MRAs: Females don't have it worse. (Evidence.) Even if female victims did have it worse, that wouldn't excuse condoning victimization of males, or discriminating against them. Discussion of male victims still doesn't take anything away from discussion about female victims. Re: talking about female perpetrators... What's misogyny to the goose is misandry to the gander. We talk about perpetrators. You generalize perpetrator behavior to the entire male population. Who does that make more hateful? Tone argument is a derailing tactic. Shaming language is only a statement of opinion. Not all men have power. Not all people with power are men, therefore not patriarchy. Laws and policies that define rape to exclude male victims and due process to exclude accused men were lobbied for and celebrated by feminists. You're not helping. Further attempts to discuss male rape victims and the issues related to them.

Feminists: NAFALT! Further comments that very often prove otherwise. FEMALE VICTIMS! Mocking language. STFU! PATRIARCHY!

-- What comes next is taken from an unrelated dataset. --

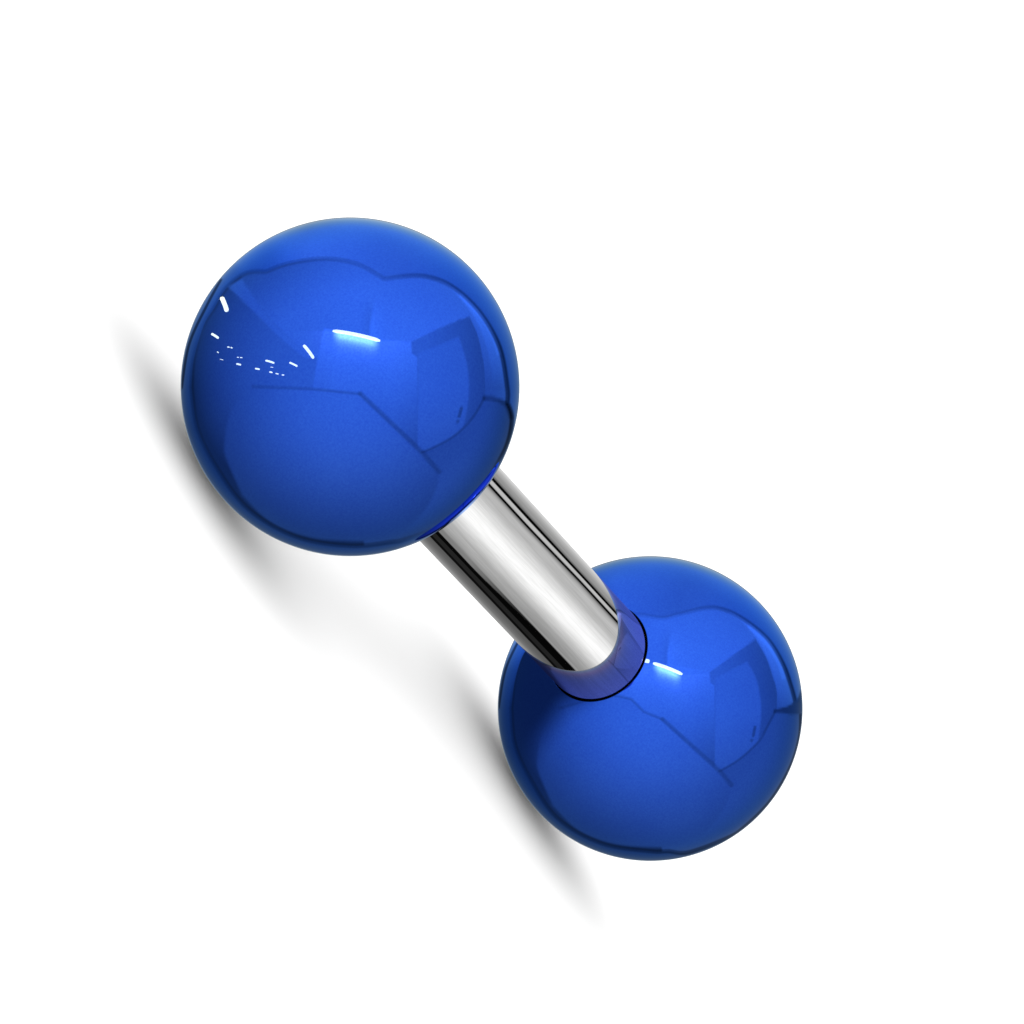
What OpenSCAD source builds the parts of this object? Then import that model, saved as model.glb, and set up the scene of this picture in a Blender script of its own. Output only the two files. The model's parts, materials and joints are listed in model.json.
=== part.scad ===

It's after years of this type of exchange that MRAs are starting to respond to "You're not allowed to have a discussion about male victims of anything without paying proper homage to female victims and the feminist narrative on victimization that says you're responsible for preventing female suffering" with "I'm not your bodyguard. I don't care about female victims. Female victims already have plenty of discussion and support. I'm here to talk about male experiences and issues, a discussion which your movement has deliberately attempted to silence."

To which multiple people have responded "Tone argument!"

Which, in the context of the larger conversation, is more of the same bullshit that some of us have been dealing with from feminists for decades. It doesn't get any fresher with age.